At dawn on Friday the wind picked up from the West and we set sails and shut off the engine. With the current we were doing better than 8 knots with less than 10 knots of wind on the beam. Quite nice! This lasted for about three hours until the Gulf Stream started to set to the Northeast which forced us to beat into the west wind to compensate.
Mid morning on Friday we found ourselves being overtaken by a US Navy Aircraft Carrier going 20 knots and conducting flight activities. After a jet fly-by at about 200 feet, they called us on the radio and asked us politely to turn to starboard and maintain a minimum of 5 miles CPA (Closest Point of Approach). Well, we tried our best to get out of the way, but the best we could manage was 3 miles CPA by the time they were passing us. That earned us another fly-by, this time by a helicopter, but they didn’t call us on the radio to complain. I doubt we looked too threatening. We did get a fun show of several jets making training runs: taking off and landing on the carrier as well as a number of touch-and-go passes. If my Top Gun movie recollection is correct, it’s called a bolster. Or not. Anyway, it was fun, and worth the 5 mile detour East.
As I write this we are passing out of the Gulf Stream as it turns Northeast around South Carolina and North Carolina and we are heading due North towards Charleston. We could see the border of the Gulf Stream as we approached it. The wave action and color are quite different, and there is a fringe of seaweed and debris right at the border.
We are well ahead of schedule right now and may end up arriving in Charleston sometime very early tomorrow AM rather than in the afternoon. We’ve visited Charleston a couple of times already so we’re comfortable with a night time landfall. If it works out that way, it would be nice as that will give us an extra day in Charleston before we have to head north again. I’m already looking forward to the tasty rib dinner that has become tradition on landfall in Charleston.
Check our Current Position link on svmirasol.com to see where we are. I think Jen’s uploaded a lot of new photos for the Ft. Lauderdale visit as well.

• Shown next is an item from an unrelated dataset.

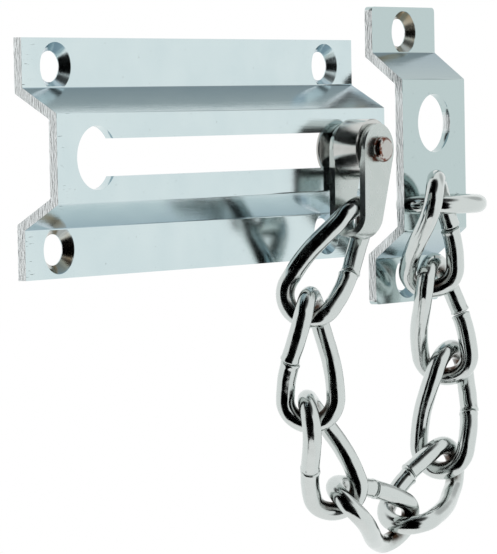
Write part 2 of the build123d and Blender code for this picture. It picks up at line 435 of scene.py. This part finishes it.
def worn_chrome_on_riveted_stud():
    """Chrome on a turned stud, hammered over at its end, where the plate is worn
    through to red metal round the rim."""
    material, tree = blank_material("worn_chrome_on_riveted_stud")
    place = add(tree, "TexCoord").outputs["Object"]
    mm = add(tree, "VectorMath", {"operation": "SCALE"}, i0=place, Scale=1 / MM).outputs[0]
    rim = add(tree, "Attribute", {"attribute_name": "rim"}).outputs["Fac"]
    blotch = add(tree, "TexNoise", Vector=mm, Scale=1 / 1.0, Detail=4.0).outputs[0]
    cut = add(tree, "MapRange", i0=blotch, i1=0.44, i2=0.52, i3=0.0, i4=1.0).outputs[0]
    worn = add(tree, "Math", {"operation": "MULTIPLY"}, i0=rim, i1=cut).outputs[0]
    tone = add(
        tree,
        "Mix",
        {"data_type": "RGBA"},
        Factor=worn,
        i6=linear("#BDBCB8"),
        i7=linear("#6A3622"),
    ).outputs[2]
    dents = add(tree, "TexNoise", Vector=mm, Scale=1 / 0.8, Detail=2.0).outputs[0]
    skin = add(
        tree, "Bump", Strength=0.30, Distance=RIVET_DENT_HEIGHT, Height=dents
    ).outputs[0]
    surface = add(
        tree,
        "BsdfPrincipled",
        Base_Color=tone,
        Metallic=1.0,
        Roughness=0.24,
        Normal=skin,
    ).outputs[0]
    add(tree, "OutputMaterial", Surface=surface)
    return material


# Meshes


def object_from(name, vertices, faces, material, smooth=True):
    mesh = bpy.data.meshes.new(name)
    mesh.from_pydata([tuple(v) for v in vertices], [], faces)
    mesh.update()
    mesh.materials.append(material)
    for polygon in mesh.polygons:
        polygon.use_smooth = smooth
    piece = bpy.data.objects.new(name, mesh)
    bpy.context.scene.collection.objects.link(piece)
    return piece


def set_attribute(piece, name, values):
    layer = piece.data.attributes.new(name, "FLOAT", "POINT")
    layer.data.foreach_set("value", values)


def link_line():
    """The twisted link's centre line, from one cut end round to the other: a flat oval
    turned about its length, by a turn that dies out at both ends."""
    radius = (LINK_WIDTH - 2 * WIRE_RADIUS) / 2
    height = (LINK_LENGTH - LINK_WIDTH) / 2
    half_length = LINK_LENGTH / 2 - WIRE_RADIUS
    half_twist = math.radians(LINK_TWIST / 2)
    arm_steps, bow_steps = 18, 30
    flat = [(radius, height * i / arm_steps) for i in range(arm_steps)]
    for i in range(bow_steps):
        angle = math.pi * i / bow_steps
        flat.append((radius * math.cos(angle), height + radius * math.sin(angle)))
    flat += [(-radius, height * (1 - i / arm_steps)) for i in range(2 * arm_steps)]
    for i in range(bow_steps):
        angle = math.pi * i / bow_steps
        flat.append((-radius * math.cos(angle), -height - radius * math.sin(angle)))
    flat += [(radius, height * (i / arm_steps - 1)) for i in range(arm_steps + 1)]
    line = []
    for across, along in flat:
        reach = along / half_length
        turn = half_twist * (1.5 * reach - 0.5 * reach**3)
        line.append(Vector((across * math.cos(turn), across * math.sin(turn), along)))
    return line


def trimmed(line, cut):
    """The line with its first and last cut millimetres taken off."""
    for end in (0, -1):
        toward = (line[1] - line[0]) if end == 0 else (line[-2] - line[-1])
        line[end] = line[end] + toward.normalized() * cut
    return line


def frames_along(line):
    """A pair of cross directions at each point, turned as little as can be."""
    count = len(line)
    tangents = []
    for i in range(count):
        tangents.append((line[min(i + 1, count - 1)] - line[max(i - 1, 0)]).normalized())
    side = tangents[0].orthogonal().normalized()
    sides = []
    for tangent in tangents:
        side = (side - tangent * side.dot(tangent)).normalized()
        sides.append((side.copy(), tangent.cross(side)))
    return sides


def bar_mesh(line, radii, around):
    """Rings of vertices round a line, joined by faces and closed flat at each end."""
    vertices, faces = [], []
    for (side, other), point, radius in zip(frames_along(line), line, radii):
        for k in range(around):
            angle = 2 * math.pi * k / around
            outward = side * math.cos(angle) + other * math.sin(angle)
            vertices.append(point + outward * radius)
    rings = len(line)
    for i in range(rings - 1):
        for k in range(around):
            a, b = i * around + k, i * around + (k + 1) % around
            faces.append((a, b, b + around, a + around))
    faces.append(tuple(reversed(range(around))))
    faces.append(tuple(range((rings - 1) * around, rings * around)))
    return vertices, faces


def link_matrix(middle, heading, lean, roll):
    turn, tilt = math.radians(heading), math.radians(lean)
    flat = math.cos(tilt)
    up = Vector((math.sin(turn) * flat, math.sin(tilt), math.cos(turn) * flat))
    across = Vector((math.cos(turn), 0, -math.sin(turn)))
    axes = Matrix((across, up.cross(across), up)).transposed().to_4x4()
    rolled = axes @ Matrix.Rotation(math.radians(roll), 4, "Z")
    return Matrix.Translation(Vector(middle)) @ rolled


def chain_link(number, material):
    """One link of drawn wire, its cut ends butted with a small step and a crushed edge,
    in place of the CAD's even one."""
    line = trimmed(link_line(), SEAM_GAP / 2)
    cuts = (line[0].copy(), line[-1].copy())
    inward = ((line[1] - line[0]).normalized(), (line[-2] - line[-1]).normalized())
    start = [(cuts[0] + inward[0] * depth, share) for depth, share in CROPPED_END]
    stop = [(cuts[1] + inward[1] * depth, share) for depth, share in reversed(CROPPED_END)]
    body = [
        (p, 1.0) for p in line[1:-1] if min((p - c).length for c in cuts) > PLAIN_WIRE_START
    ]
    profile = start + body + stop
    radii = [WIRE_RADIUS * share for _, share in profile]
    offset = SEAM_STEPS[number - 1] / 2
    points = []
    for i, (point, _) in enumerate(profile):
        near = max(0.0, 1 - min((point - c).length for c in cuts) / STEP_REACH)
        side = 1 if i < len(profile) / 2 else -1
        points.append(point + Vector((side * offset * near**2, 0, 0)))
    vertices, faces = bar_mesh(points, radii, WIRE_SIDES)

    # The inside of each end, where the next link rubs and shades it: wear and painted shade.
    height = (LINK_LENGTH - LINK_WIDTH) / 2
    rub_and_shade = []
    for v in vertices:
        end_middle = Vector((0, 0, math.copysign(height, v.z)))
        inside = (LINK_WIDTH / 2 - WIRE_RADIUS) - (v - end_middle).length
        reach = (abs(v.z) - height) / RUB_AND_SHADE_REACH
        rub_and_shade.append(max(0.0, min(1.0, inside / RUB_AND_SHADE_DEPTH)) * max(0.0, min(1.0, reach)))

    # Drawing and bending leave the wire faintly uneven.
    seed = Vector((number * 7.3, number * 3.1, number * 5.7))
    for i, v in enumerate(vertices):
        outward = (v - points[i // WIRE_SIDES]).normalized()
        wave = sum(noise.noise(v / size + seed) * swell for size, swell in WIRE_WAVES)
        vertices[i] = v + outward * (wave - WIRE_WAVE_SINK)
    place = link_matrix(*LINK_PLACES[number - 1])
    placed = [(place @ v) * MM for v in vertices]
    piece = object_from(f"link_{number}_wire", placed, faces, material)
    set_attribute(piece, "rub_and_shade", rub_and_shade)
    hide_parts(f"link_{number}")
    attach(piece, f"link_{number}")


def turned_stud(material):
    """The stud as one turned piece, its front end hammered over and uneven."""
    vertices, faces, rim = [], [], []
    seed = Vector((4.1, 9.7, 2.3))
    for depth, radius in STUD_PROFILE:
        for k in range(STUD_SIDES):
            angle = 2 * math.pi * k / STUD_SIDES
            v = Vector((radius * math.cos(angle), depth, radius * math.sin(angle)))
            if depth < RIVET_START_Y:
                v *= 1 + HAMMERED_SHARE * noise.noise(v / 1.3 + seed)
                v.y = max(depth, depth + HAMMERED_DEPTH * noise.noise(v / 0.9 + seed))
            vertices.append((v + Vector((STUD_X, 0, 0))) * MM)
            rim.append(1.0 if depth < RIVET_START_Y and radius > RIVET_RIM else 0.0)
    for i in range(len(STUD_PROFILE) - 1):
        for k in range(STUD_SIDES):
            a, b = i * STUD_SIDES + k, i * STUD_SIDES + (k + 1) % STUD_SIDES
            faces.append((a, a + STUD_SIDES, b + STUD_SIDES, b))
    piece = object_from("turned_stud", vertices, faces, material)
    set_attribute(piece, "rim", rim)
    weld = piece.modifiers.new("weld", "WELD")
    weld.merge_threshold = MERGE_DISTANCE
    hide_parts("slider_stud")
    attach(piece, "slider")


def soften(node, width, finish):
    """Gives a CAD node its finish, rounds its right-angled edges by width millimetres,
    and keeps its creases crisp."""
    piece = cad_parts[node]
    piece.data.materials.clear()
    piece.data.materials.append(finish)
    weld = piece.modifiers.new("weld", "WELD")
    weld.merge_threshold = MERGE_DISTANCE
    bevel = piece.modifiers.new("edges", "BEVEL")
    bevel.width = width * MM
    bevel.segments = 2
    bevel.limit_method = "ANGLE"
    bevel.angle_limit = ROUNDED_EDGE_ANGLE
    split = piece.modifiers.new("creases", "EDGE_SPLIT")
    split.split_angle = CREASE_ANGLE


# The set

plates_finish = satin_chrome_on_extruded_brass()
wire_finish = polished_chrome_on_drawn_wire()
strap_finish = satin_chrome_on_bent_strap()
sleeve_finish = chrome_on_turned_sleeve()
stud_finish = worn_chrome_on_riveted_stud()

for node, width, finish in (
    ("track_plate", 0.12, plates_finish),
    ("staple_plate", 0.12, plates_finish),
    ("staple", 0.05, wire_finish),
    ("shackle", 0.15, strap_finish),
    ("spacer_sleeve", 0.05, sleeve_finish),
):
    soften(node, width, finish)

for number in range(1, len(LINK_PLACES) + 1):
    chain_link(number, wire_finish)
turned_stud(stud_finish)


# Stage: camera, floor, light


CAMERA_PLACE = (-534.85, -404.45, 7.65)
CAMERA_YAW = -0.938
CAMERA_PITCH = 0.046
CAMERA_ROLL = -0.018
FOCAL_PIXELS = 3651.2
FRAME_HEIGHT_PIXELS = 554
IMAGE_SHIFT_PIXELS = 2.0


def place_camera():
    forward_flat = Vector((-math.sin(CAMERA_YAW), math.cos(CAMERA_YAW), 0))
    right = Vector((math.cos(CAMERA_YAW), math.sin(CAMERA_YAW), 0))
    up = Vector((0, 0, 1))
    forward = forward_flat * math.cos(CAMERA_PITCH) - up * math.sin(CAMERA_PITCH)
    above = up * math.cos(CAMERA_PITCH) + forward_flat * math.sin(CAMERA_PITCH)
    turned_right = right * math.cos(CAMERA_ROLL) + above * math.sin(CAMERA_ROLL)
    turned_up = above * math.cos(CAMERA_ROLL) - right * math.sin(CAMERA_ROLL)
    axes = Matrix((turned_right, turned_up, -forward)).transposed().to_4x4()
    data = bpy.data.cameras.new("camera")
    camera = bpy.data.objects.new("camera", data)
    bpy.context.scene.collection.objects.link(camera)
    camera.matrix_world = Matrix.Translation(Vector(CAMERA_PLACE) * MM) @ axes
    data.sensor_width = 36.0
    data.lens = FOCAL_PIXELS * data.sensor_width / FRAME_HEIGHT_PIXELS
    data.shift_x = IMAGE_SHIFT_PIXELS / FRAME_HEIGHT_PIXELS
    data.shift_y = IMAGE_SHIFT_PIXELS / FRAME_HEIGHT_PIXELS
    data.clip_start = 0.01
    data.clip_end = 20.0
    bpy.context.scene.camera = camera


FLOOR_Z = -0.25
FLOOR_RADIUS = 0.16

# The unlit side of the room, round the camera and to its left, from below up to the
# ceiling, and a faint patch high up on the far side. For each: its angle about Z from +X
# and its height in degrees, how far off it the dark ends and the white begins, and how
# much light is taken.
DARK_PATCHES = (
    (-163, 4, 44, 50, 1.0),
    (-163, -30, 38, 47, 1.0),
    (-184, 56, 26, 38, 1.0),
    (-136, 62, 20, 38, 0.95),
    (-13, 33, 8, 24, 0.42),
)


def light_the_stage():
    """A white tent all round, open where the room is dark."""
    world = bpy.data.worlds.new("studio")
    bpy.context.scene.world = world
    world.use_nodes = True
    tree = world.node_tree
    tree.nodes.clear()
    direction = add(tree, "TexCoord").outputs["Generated"]
    level = 1.0
    for compass, height, inner, outer, taken in DARK_PATCHES:
        turn, rise = math.radians(compass), math.radians(height)
        flat = math.cos(rise)
        axis = (math.cos(turn) * flat, math.sin(turn) * flat, math.sin(rise))
        facing = add(tree, "VectorMath", {"operation": "DOT_PRODUCT"}, i0=direction, i1=axis)
        kept = add(
            tree,
            "MapRange",
            {"interpolation_type": "SMOOTHSTEP"},
            i0=facing.outputs["Value"],
            i1=math.cos(math.radians(outer)),
            i2=math.cos(math.radians(inner)),
            i3=1.0,
            i4=1.0 - taken,
        ).outputs[0]
        level = add(tree, "Math", {"operation": "MULTIPLY"}, i0=kept, i1=level).outputs[0]
    tent = add(tree, "Background", Color=linear("#FBFDFD"), Strength=level).outputs[0]
    backdrop = add(tree, "Background", Color=(1, 1, 1, 1), Strength=1.0).outputs[0]
    seen = add(tree, "LightPath").outputs["Is Camera Ray"]
    both = add(tree, "MixShader", i0=seen, i1=tent, i2=backdrop).outputs[0]
    add(tree, "OutputWorld", Surface=both)


def pale_floor():
    """A matt white round table below the chain. It shows white, like the tent, both
    straight to the camera and in the chrome."""
    material, tree = blank_material("matt_white_card")
    card = add(tree, "BsdfDiffuse", Color=linear("#EFEFEE")).outputs[0]
    shine = add(tree, "Emission", Color=(1, 1, 1, 1), Strength=1.0).outputs[0]
    path = add(tree, "LightPath").outputs
    seen = add(
        tree,
        "Math",
        {"operation": "MAXIMUM"},
        i0=path["Is Camera Ray"],
        i1=path["Is Glossy Ray"],
    ).outputs[0]
    both = add(tree, "MixShader", i0=seen, i1=card, i2=shine).outputs[0]
    add(tree, "OutputMaterial", Surface=both)
    steps = 96
    turns = [2 * math.pi * i / steps for i in range(steps)]
    rim = [(FLOOR_RADIUS * math.cos(t), FLOOR_RADIUS * math.sin(t), FLOOR_Z) for t in turns]
    floor = object_from("floor", rim, [tuple(range(steps))], material, smooth=False)


place_camera()
light_the_stage()
pale_floor()
bpy.context.scene.view_settings.view_transform = "Standard"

It was a busy time and lot of fun in Ft Lauderdale once again. On arrival, we cruised up the New River enjoying the sights of the fabulous riverfront houses and mansions. What a fun place to live if you can afford it. This time around it was a lot less intimidating transiting the New River as we were familiar with the current, bridge protocol and heavy traffic. We were met by Matt the dock master at our slip along the New River between 3rd Ave and Andrews Ave. We like this spot a lot. It is close to the marina office, is two short blocks from a great supermarket and right across the bridge from museums, cinemas, restaurants etc on Los Olas Blvd. After one day on the New River, we moved up the river to the Lauderdale Marine Center where we were scheduled to haul out the next morning.
LMC is a massive boatyard and marina. The boatyard services modest yachts on up to mega-yachts. Since Mirasol's beam is over 24 feet, we had to use the huge (and expensive) 300 Ton travel lift to get hauled out. It was fun to be surrounded by 100+ ft mega yachts all blocked up on the hard, all getting our bottoms cleaned and painted. While on the hard we had the bottom and saildrives cleaned and painted as well as the shaft seals on the saildrives replaced. The seals seemed to be in good shape, but given the cost and inconvenience of a haulout, we decided it was wise to replace them anyway. While the pros were dealing with the messy work of cleaning and painting the hulls, I took the opportunity to remove, clean and reinstall the transom rub rails which have been slowly working themselves loose.
Jen and I discussed doing the painting ourselves, but it didn't make much sense. We don't have the vacuums, sanders, ladders, and other materials required to remove the old paint and put on new. Plus, since boatyards and 4 year olds don't mix, Jen would be watching Quinn and unable to help with the work so it would have taken several days. Given the cost of renting the equipment we needed and the additional cost of lay days in the boatyard, hotel and rental car expenses, it was only a little more expensive to pay someone else to do it. Oh, and a lot more fun for someone else to do it too...
While the pros were working on the hull and I was working on the transom, Jen and Quinn went to see Shrek 4, visited a Children's museum and did some shopping. On the third day my work on Mirasol was finished and I took Quinn to the beach. Everything went well and we had no rain delays so Mirasol was splashed only three days after being hauled out. We motored back down the New River to our spot by Andrews Ave where we stayed for about two weeks.
While on the New River we took care of a lot of chores that needed done such as doctor appointments, cleaning, provisioning and maintenance. We also sampled some of the local restaurants and spent a wonderful day with our friends Brian, Shannon and Connor Hermann in their backyard. Conner is about a year younger than Quinn and they got along very well.
Maintenance items we accomplished while here include replacing the fresh water pump on the port engine, replacing coolant, thermostats, belts and raw water impellers on both engines, replacing the starboard engine's exhaust mixing elbow, clearing out a clogged head (what fun!), reprogramming a malfunctioning Raymarine ST70 instrument, and replacing the broken Raymarine VHF. Quinn got to visit another museum, a couple of parks and did a lot of bike riding. Maybe we'll take off the training wheels in Charleston.